There are two alternatives being considered by the government now: hydrogen and hybrid generation models blended with off-stream pumped storage. In 2023, as the hidden challenges of RE (Renewable Energy) transition are likely to manifest more concretely, the government is making a renewed push on both technologies. A policy for stepping up green hydrogen production and tapping into its potential as a fuel has just been cleared by the cabinet. The Union Ministry of Power has also wrapped up a survey of all pumped hydro sites and hydro PSUs have been given a target of taking up pumped hydro schemes. The Ministry of Power has also written to the Union Coal Ministry to consider the option of opencast mines as potential sites for pumped hydro in the future.

Key constraints:

i)The main challenge is non-availability of natural gas to run gas turbines to complement the growing RE capacity in the generation mix. India’s vast fleet of coal-based power plants of 200 MW series are more than 25 years old, run on old technology and do not promise robust reliability. Further, considering that India’s load demand is far from saturated, there is the need to replace obsolete coal-based plants with supercritical highly-efficient coal-based plants as an intermediate goal for total transition. However, this may not be acceptable to the international community in view of the impending climate crisis.

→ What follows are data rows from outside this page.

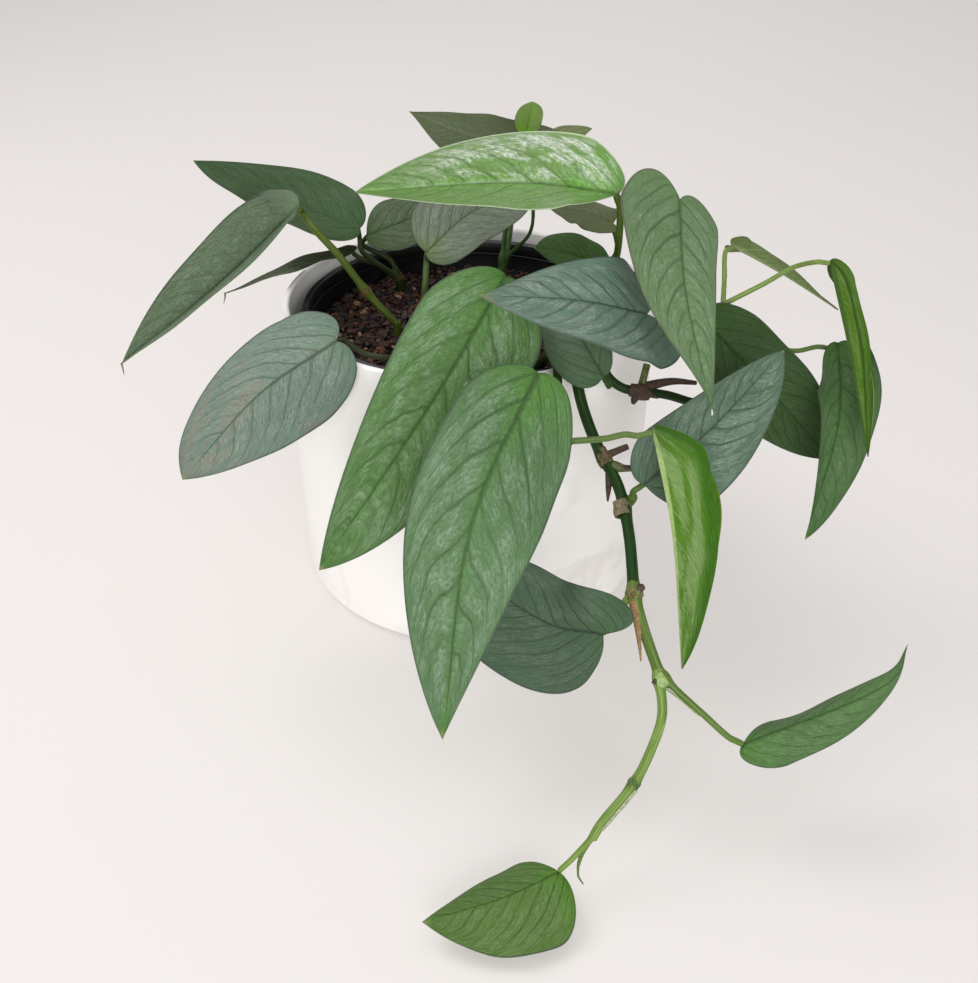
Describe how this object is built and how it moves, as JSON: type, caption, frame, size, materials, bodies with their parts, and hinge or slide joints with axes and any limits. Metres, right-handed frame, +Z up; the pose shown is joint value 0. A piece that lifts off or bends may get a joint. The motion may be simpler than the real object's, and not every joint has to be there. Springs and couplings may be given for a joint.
{
  "type": "potted trailing aroid plant",
  "caption": "Trailing aroid with blue-green, spear-shaped leaves on long vines, rooted in a black nursery pot that stands in a plain white cylindrical cover pot.",
  "frame": {"origin": "middle of the cover pot's flat foot, on the surface that it stands on", "axes": "+Z up; the trailing vine hangs toward -Y and the right-hand vine toward +X"},
  "size_m": [0.3049, 0.3629, 0.2163],
  "materials": {
    "cover_pot": "satin white, faint grey marbling",
    "nursery_pot": "black, satin",
    "potting_mix": "bark and coco chips, damp, matt",
    "left_vine": "fresh green stem, satin",
    "back_left_vine": "fresh green stem, satin",
    "inner_vine": "fresh green stem, satin",
    "back_vine": "fresh green stem, satin",
    "top_vine": "fresh green stem, satin",
    "right_upright_vine": "fresh green stem, satin",
    "over_front_vine": "fresh green stem, satin",
    "trailing_vine": "fresh green stem, satin",
    "right_vine": "fresh green stem, satin",
    "front_vine": "fresh green stem, satin",
    "upper_left_leaf": "leaf, satin with a faint silvery sheen",
    "long_left_leaf": "leaf, satin with a faint silvery sheen",
    "edge_on_left_leaf": "leaf, satin with a faint silvery sheen",
    "low_left_leaf": "leaf, satin with a faint silvery sheen",
    "inner_left_leaf": "leaf, satin with a faint silvery sheen",
    "inner_middle_leaf": "leaf, satin with a faint silvery sheen",
    "back_leaf": "leaf, satin with a faint silvery sheen",
    "new_back_leaf": "leaf, satin with a faint silvery sheen",
    "far_back_leaf": "leaf, satin with a faint silvery sheen",
    "glossy_top_leaf": "fresh leaf, glossy",
    "shaded_right_leaf": "leaf, satin with a faint silvery sheen",
    "small_inner_leaf": "leaf, satin with a faint silvery sheen",
    "upright_right_leaf": "leaf, satin with a faint silvery sheen",
    "across_leaf": "leaf, satin with a faint silvery sheen",
    "round_shaded_leaf": "leaf, satin with a faint silvery sheen",
    "long_front_leaf": "leaf, satin with a faint silvery sheen",
    "big_front_leaf": "leaf, satin with a faint silvery sheen",
    "low_shaded_leaf": "leaf, satin with a faint silvery sheen",
    "new_folded_leaf": "leaf, satin with a faint silvery sheen",
    "blue_right_leaf": "leaf, satin with a faint silvery sheen",
    "dark_right_leaf": "leaf, satin with a faint silvery sheen",
    "edge_on_right_leaf": "leaf, satin with a faint silvery sheen",
    "new_hanging_leaf": "leaf, satin with a faint silvery sheen",
    "far_right_leaf": "leaf, satin with a faint silvery sheen",
    "low_right_leaf": "leaf, satin with a faint silvery sheen",
    "last_leaf": "leaf, satin with a faint silvery sheen"
  },
  "bodies": {
    "root": {"cover_pot": "cover_pot", "nursery_pot": "nursery_pot", "potting_mix": "potting_mix", "left_vine": "left_vine", "back_left_vine": "back_left_vine", "inner_vine": "inner_vine", "back_vine": "back_vine", "top_vine": "top_vine", "right_upright_vine": "right_upright_vine", "over_front_vine": "over_front_vine", "trailing_vine": "trailing_vine", "right_vine": "right_vine", "front_vine": "front_vine", "upper_left_leaf": "upper_left_leaf", "long_left_leaf": "long_left_leaf", "edge_on_left_leaf": "edge_on_left_leaf", "low_left_leaf": "low_left_leaf", "inner_left_leaf": "inner_left_leaf", "inner_middle_leaf": "inner_middle_leaf", "back_leaf": "back_leaf", "new_back_leaf": "new_back_leaf", "far_back_leaf": "far_back_leaf", "glossy_top_leaf": "glossy_top_leaf", "shaded_right_leaf": "shaded_right_leaf", "small_inner_leaf": "small_inner_leaf", "upright_right_leaf": "upright_right_leaf", "across_leaf": "across_leaf", "round_shaded_leaf": "round_shaded_leaf", "long_front_leaf": "long_front_leaf", "big_front_leaf": "big_front_leaf", "low_shaded_leaf": "low_shaded_leaf", "new_folded_leaf": "new_folded_leaf", "blue_right_leaf": "blue_right_leaf", "dark_right_leaf": "dark_right_leaf", "edge_on_right_leaf": "edge_on_right_leaf", "new_hanging_leaf": "new_hanging_leaf", "far_right_leaf": "far_right_leaf", "low_right_leaf": "low_right_leaf", "last_leaf": "last_leaf"}
  },
  "joints": []
}
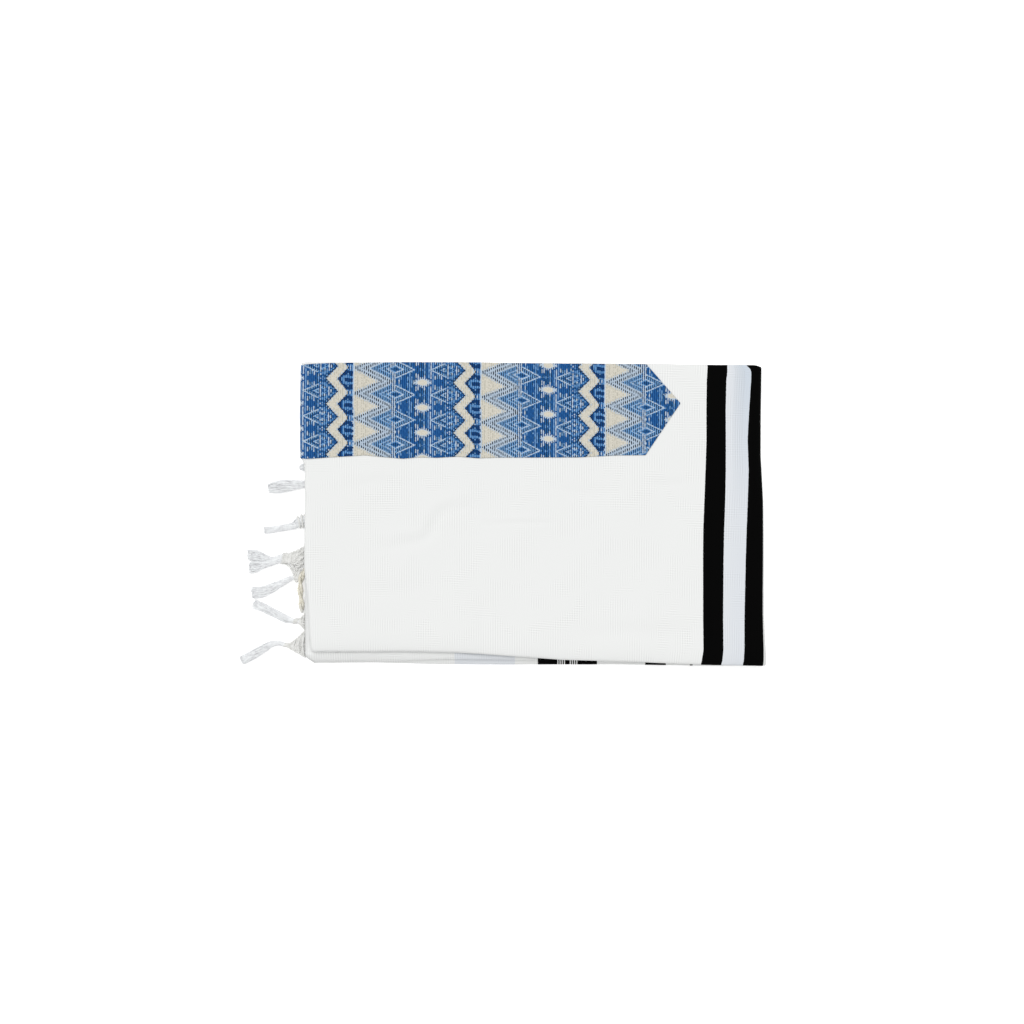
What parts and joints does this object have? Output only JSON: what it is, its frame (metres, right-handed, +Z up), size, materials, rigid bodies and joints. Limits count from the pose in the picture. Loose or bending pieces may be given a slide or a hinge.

“India will have to carefully balance its act. We must reduce the percentage of coal-based capacity by closing the inefficient fleet and yet add new flexible capacity to meet load requirements. There should be provision to convert coal-based capacity to a fuel mix of gas and hydrogen,” Ravinder, former Chairman of the Central Electricity Authority (CEA) said.

On the specific concerns of energy storage considering the bulk of capacity addition is coming through renewables, a senior government official said one of the requirements is storage and the other is the flexibility of thermal power plants. “We’ve already issued a regulation that the thermal power plants will be flexible up to 55 per cent. In the next phase, after three years, we have to go down to 40 per cent, which means in the daytime, they would run at 40 per cent and pick up after sunset. Now, battery storage is expensive at Rs 10 per kilowatt per hour… There is a fresh impetus to pursue pumped hydro projects,” the official said.

ii) The country’s current installed generation capacity is 404 GW (1 gigawatt is 1,000 megawatt) while the maximum demand is around 215 GW. Of the installed capacity, the total electric power installed capacity from non-fossil fuel-based energy resources was 173.14 GW as on November 30, 2022, which is 42.3 per cent of the total electric power installed capacity, primarily solar and wind. To compensate for the intermittency, pumped-storage hydroelectric plants – where it stores energy in the form of the gravitational potential energy of water that is generally pumped from a lower elevation reservoir to a higher elevation reservoir when renewable power is available, which is then released to move a turbine to generate electricity when renewable generation is not available – is being seen as the most viable alternative.

These projects thereby work similarly to a giant battery, because they can store power and then release it when needed. According to the 2021 edition of the Hydropower Market Report, pumped storage hydropower currently accounts for 93% of all utility-scale energy storage in the United States. PSH reservoirs, though, can have ecological impact on the area that they come, in line with the kind of problems faced by reservoir based hydro projects.

The Central Electricity Authority, the policy arm of the Union Ministry of Power, has assessed a requirement of 41 GW/190 GWh (gigawatt hour) of Energy Storage System for integration of 500 GW of non-fossil fuel-based electricity into the grid by 2030. The India Energy Storage Alliance, an industry alliance focused on development of energy storage, green hydrogen and e-mobility has estimated the requirement of about 160 GWh of Energy Storage System by 2030 in a report titled “Energy Storage Vision 2030 for India”.